O grave disto tudo é que os perigos de que nos queixamos são alimentados por “episódios” deste jaez, provavelmente com relevância criminal (falsificação de documentos praticada por funcionário — art. 257.º do Código Penal — e, eventualmente, abuso de poder (“violar os deveres inerentes às suas funções, com a intenção de obter, para si (…) um benefício ilegítimo” — art. 26.º, n.º 1 da Lei n.º 34/87, de 16/7: crimes de responsabilidade de titulares de cargos políticos) e, por certo, disciplinar, para além de civil.
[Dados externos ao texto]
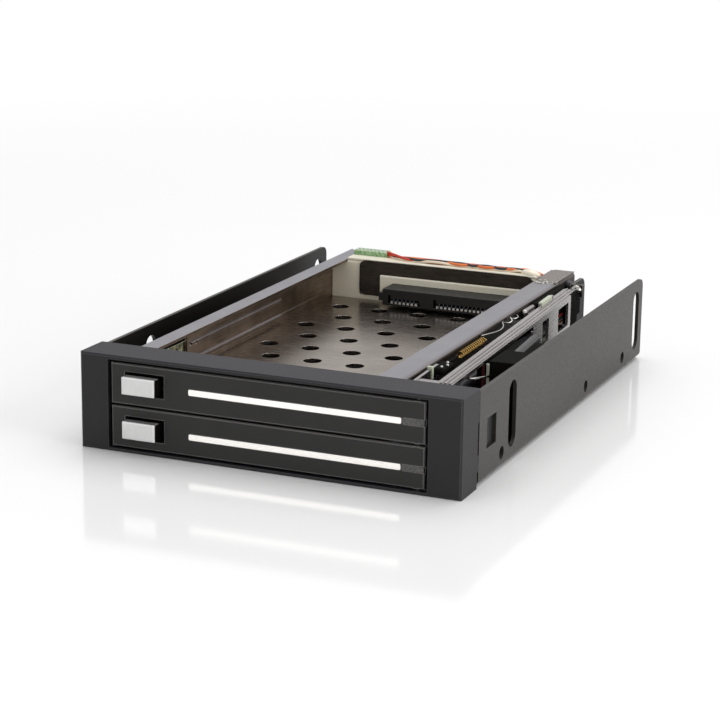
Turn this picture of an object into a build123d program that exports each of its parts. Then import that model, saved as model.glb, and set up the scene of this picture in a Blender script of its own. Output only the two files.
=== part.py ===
from build123d import *
from math import cos, radians, sin
import os

os.makedirs("parts", exist_ok=True)

# Overall size in millimetres: x runs across the front, y to the rear and z up.
# The origin is at mid width and mid depth, level with the bottom of the bezel.
width = 101.6
depth = 147.5
button_proud = 2.3
face_y = (button_proud - depth) / 2

# Bezel and the opening that the doors close
bezel_height = 24.7
bezel_depth = 11.1
bezel_skin = 2.4
bezel_wall = 2.0
bezel_edge = 0.45
reveal_wall = 1.2
hinge_side_reveal = 4.0
opening_left = 7.8 - width / 2
opening_right = width / 2 - 8.6
opening_low = 0.85
opening_high = 23.6

# Folded chassis: a floor with a side plate on each side
plate = 1.0
bend = 1.1
chassis_low = 0.35
chassis_high = 23.9
chassis_front = bezel_depth + 0.3
plate_corner = 2.4
screw_holes = (27.6, 95.1, 129.2)
screw_hole_z = 4.3
screw_hole_d = 3.4
slot_stations = (34.9, depth - 6.1)
slot_low = 3.9
slot_high = 21.0
slot_width = 5.6
window_front = 16.5
window_length = 6.7
window_low = 8.3
window_height = 7.6

# Inner cage: a folded tray with a flange on top of each wall
sheet = 0.8
cage_left = 9.0 - width / 2
cage_right = width / 2 - 20.1
cage_front = 12.2
cage_back = depth - 0.5
cage_top = 24.0
cage_floor = chassis_low + plate
left_flange = 5.5
right_flange = 6.8
right_wall_end = depth - 15.9
flange_cut = 6.0
wall_start = 38.7
bead_proud = 0.4
bead_r = 0.7
bead_levels = (7.15, 13.9, 18.5)
bead_front = 40.3
bead_back = depth - 52.0

# Shelf between the bays, pierced in staggered rows
shelf_top = 12.5
shelf_sheet = 0.7
shelf_back = depth - 15.7
shelf_gap = 0.05
vent_d = 5.0
vent_pitch_x = (cage_right - cage_left) * 0.17
vent_pitch_y = (shelf_back - 35.0) / 8
vent_left = cage_left + 9.1
vent_last_row = shelf_back - 12.3
vent_rows = 8
vents_in_row = 5
tab_length = 8.0
tab_stations = (25.0, 72.0, depth - 35.5)

# The two bays are alike: sizes below are for the lower one, and the upper one is a pitch higher
bay_pitch = 11.35
bays = (("lower", 0.0), ("upper", bay_pitch))

# Doors
door_gap = 0.8
door_gap_top = 0.7
door_gap_low = 0.6
door_split = 0.55
door_face = 0.3
door_skin = 2.0
door_wall = 1.1
door_end_wall = 0.8
door_depth = 8.0
door_edge = 0.25
hinge_inset = 2.2
hinge_depth = 1.7
pin_d = 1.2
running = 0.05
knuckle_r = 1.7
skirt_clear = 9.5
strip_left = opening_left + 22.3
strip_right = opening_right - 6.9
strip_low = 5.55
strip_height = 1.5
strip_sheet = 0.6
strip_proud = 0.1
lens_left = opening_right - 6.4
lens_sheet = 0.85

# Push buttons
button_left = opening_left + 5.0
button_width = 9.1
button_low = 4.35
button_height = 4.5
button_window_left = button_left - 0.4
button_window_width = 10.9
button_window_low = 3.75
button_window_height = 5.8
button_travel = 1.2
button_flange = 0.65
button_flange_sheet = 1.0
button_seat = 0.1
button_web = 7.0
button_spring_r = 1.5
button_post_r = 1.0

# Door latch: a hook plate on each door and a leaf spring on the cage
hook_sheet = 1.0
hook_low = 4.4
hook_high = 9.2
hook_end = 16.6
leaf_sheet = 0.4
leaf_low = 5.6
leaf_high = 8.0
leaf_nose = 15.0
leaf_bite = 0.3
leaf_slope = 1.5
leaf_seat_length = 6.0
rivet_r = 0.5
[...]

O copo da paciência dos cidadãos vai-se enchendo até que transborda e, se é certo que, até à data, Portugal tem sido um porto seguro em termos de populismos e radicalismos, lembremo-nos que o nosso povo é feito do mesmo ADN que os demais. E que está até à ponta dos cabelos com aqueles que julgam que os seus concidadãos comem tudo, inclusive palha.